[start STORED DATA]

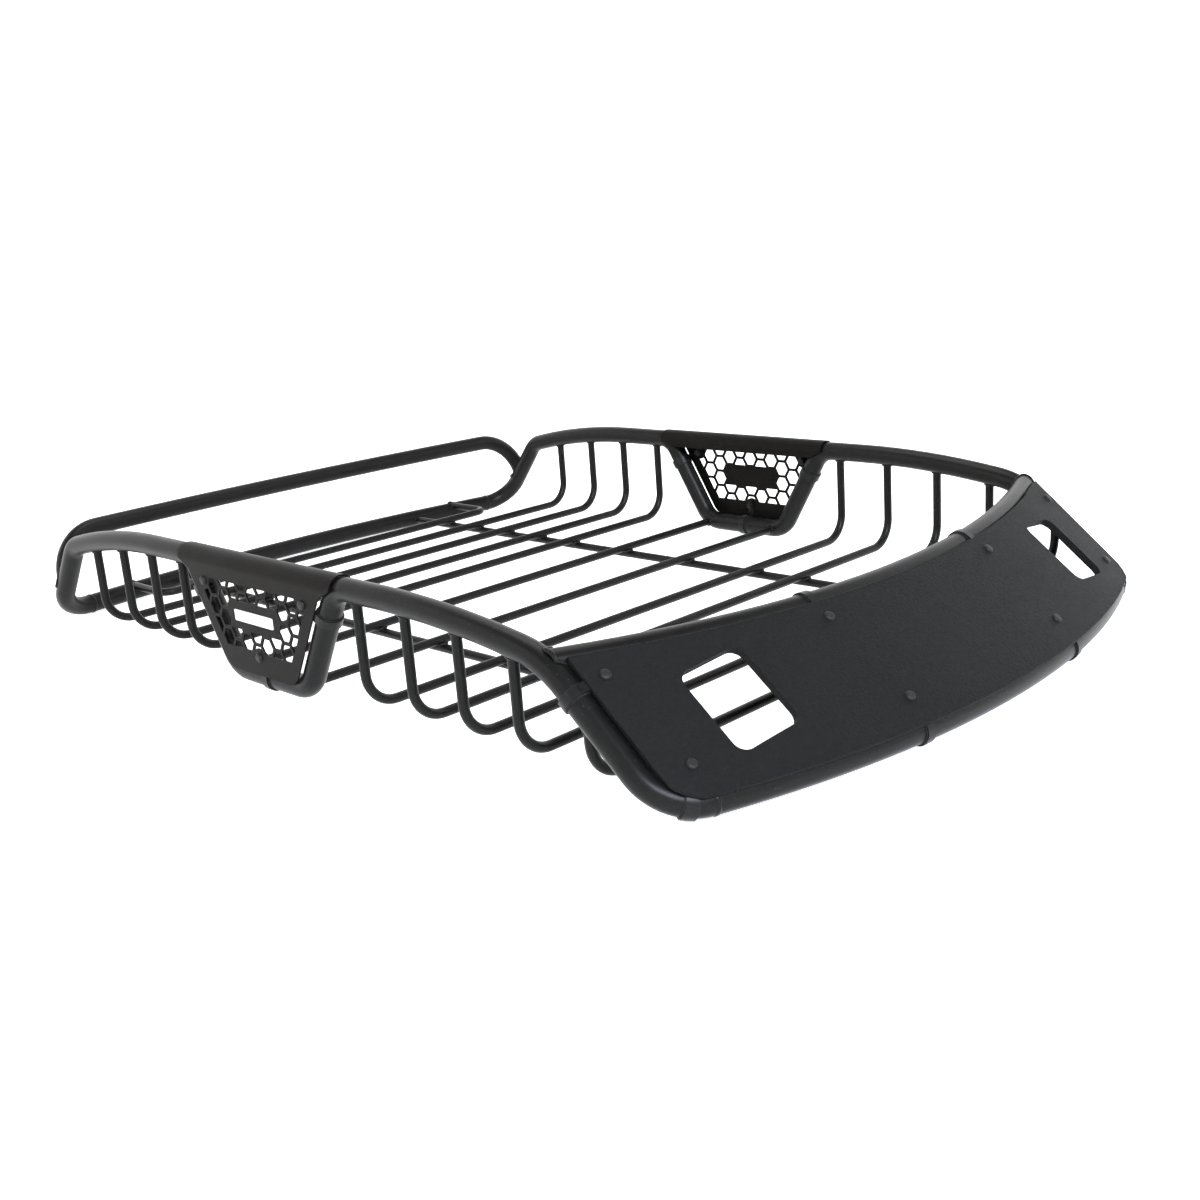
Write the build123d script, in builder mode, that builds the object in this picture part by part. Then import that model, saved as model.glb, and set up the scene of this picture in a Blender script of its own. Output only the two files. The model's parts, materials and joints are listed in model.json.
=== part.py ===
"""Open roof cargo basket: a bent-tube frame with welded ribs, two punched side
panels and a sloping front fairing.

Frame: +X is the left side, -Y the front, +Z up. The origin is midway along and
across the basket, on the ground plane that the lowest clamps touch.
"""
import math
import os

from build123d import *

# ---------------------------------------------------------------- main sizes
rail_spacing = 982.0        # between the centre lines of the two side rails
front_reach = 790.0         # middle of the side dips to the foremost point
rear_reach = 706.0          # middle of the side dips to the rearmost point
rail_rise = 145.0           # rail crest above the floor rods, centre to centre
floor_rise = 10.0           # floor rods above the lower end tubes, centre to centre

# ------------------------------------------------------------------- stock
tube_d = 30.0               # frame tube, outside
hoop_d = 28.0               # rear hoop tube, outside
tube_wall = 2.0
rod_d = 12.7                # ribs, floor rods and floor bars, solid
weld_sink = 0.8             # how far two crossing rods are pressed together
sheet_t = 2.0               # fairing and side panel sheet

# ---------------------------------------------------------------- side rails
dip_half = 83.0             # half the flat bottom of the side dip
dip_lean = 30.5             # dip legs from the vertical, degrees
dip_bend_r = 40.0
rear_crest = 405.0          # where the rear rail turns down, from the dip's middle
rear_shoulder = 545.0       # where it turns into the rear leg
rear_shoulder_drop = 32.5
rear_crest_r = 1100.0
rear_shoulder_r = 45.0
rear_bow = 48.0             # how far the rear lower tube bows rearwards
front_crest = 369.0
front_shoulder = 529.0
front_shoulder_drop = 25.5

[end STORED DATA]

§ **TASK PROMPT**: Repeat exactly, please, each line from the beginning of the data through the line with "from build123d import *" in it, and only those lines.

§ **TASK OUTPUT**:
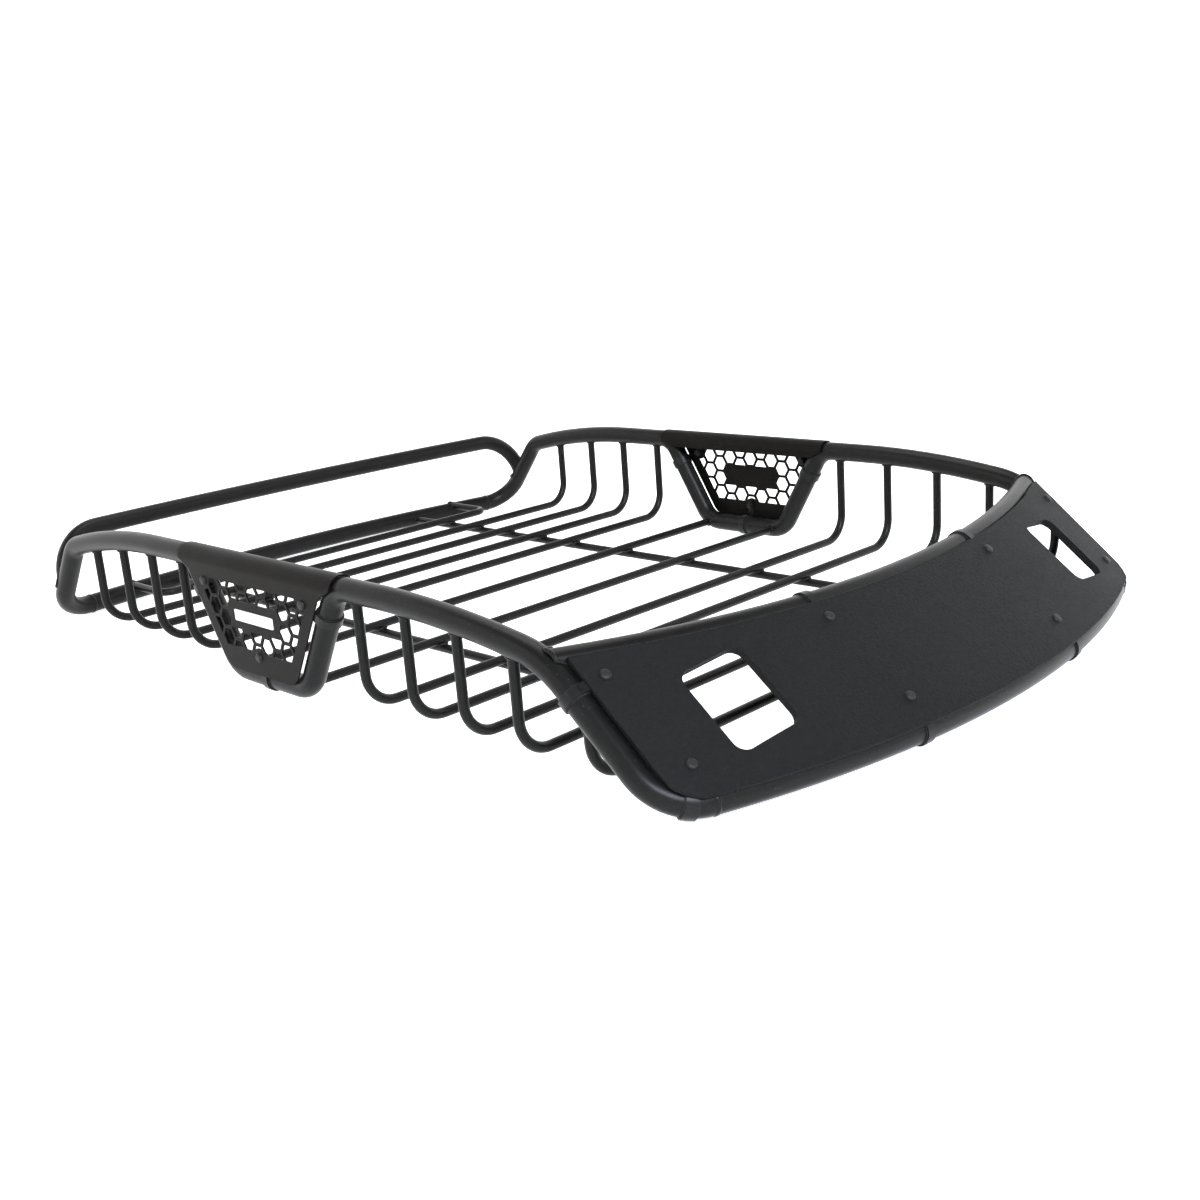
Write the build123d script, in builder mode, that builds the object in this picture part by part. Then import that model, saved as model.glb, and set up the scene of this picture in a Blender script of its own. Output only the two files. The model's parts, materials and joints are listed in model.json.
=== part.py ===
"""Open roof cargo basket: a bent-tube frame with welded ribs, two punched side
panels and a sloping front fairing.

Frame: +X is the left side, -Y the front, +Z up. The origin is midway along and
across the basket, on the ground plane that the lowest clamps touch.
"""
import math
import os

from build123d import *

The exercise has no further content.